2699.
(a) Notwithstanding any other provision of law, any provision of this code that provides for a civil penalty to be assessed and collected by the Labor and Workforce Development Agency or any of its departments, divisions, commissions, boards, agencies, or employees, for a violation of this code, may, as an alternative, be recovered through a civil action brought by an aggrieved employee on behalf of the employee and other current or former employees against whom a violation of the same provision was committed
pursuant to the procedures specified in Section 2699.3.
(b) For purposes of this part, “person” has the same meaning as defined in Section 18.
(c) (1) For purposes of this part, “aggrieved employee” means any person who was employed by the alleged violator and personally suffered each of the violations alleged during the period prescribed under Section 340 of the Code of Civil Procedure, except that for purposes of actions brought pursuant to paragraph (2), “aggrieved employee” means any person who was
employed by the alleged violator against whom one or more of the alleged violations was committed within the period prescribed under Section 340 of the Code of Civil Procedure.
(2) Notwithstanding paragraph (1), a nonprofit legal aid organization that has obtained Section 501(c)(3) tax-exempt status, is a qualified legal services project or qualified support center, as defined in Section 6213 of the Business and Professions Code, and has served as counsel of record in civil actions under this part for at least five years prior to January 1, 2025, may file a civil action pursuant to this part as counsel of record for an aggrieved employee on behalf of the employee and one or more current or former employees against whom one or more of the alleged violations was committed.
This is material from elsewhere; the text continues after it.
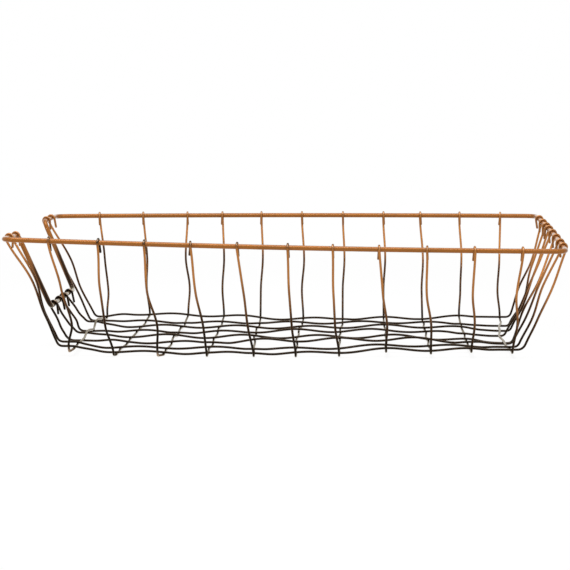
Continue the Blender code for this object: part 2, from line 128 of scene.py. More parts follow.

Nothing in this provision establishes standing for the nonprofit legal aid organization as a party in the civil action.
(d) (1) For purposes of subdivisions (c) and (f) of Section 2699.3, and except for violations of subdivision (a) of Section 226, “cure” means that
the employer corrects the violation alleged by the aggrieved employee, is in compliance with the underlying statutes specified in the notice required by this part, and each aggrieved employee is made whole. An employee who is owed wages is made whole when the employee has received an amount sufficient to recover any owed unpaid wages due under the underlying statutes specified in the notice dating back three years from the date of the notice, plus 7 percent interest, any liquidated damages as required by statute, and reasonable lodestar attorney’s fees and costs to be determined by the agency or the court. In case of a dispute over the amount of unpaid wages due, nothing in this part prohibits an employer from curing the alleged violations by paying amounts sufficient to cover any unpaid wages that the agency or court determine could reasonably be owed to the aggrieved employees based on the violations alleged in notice.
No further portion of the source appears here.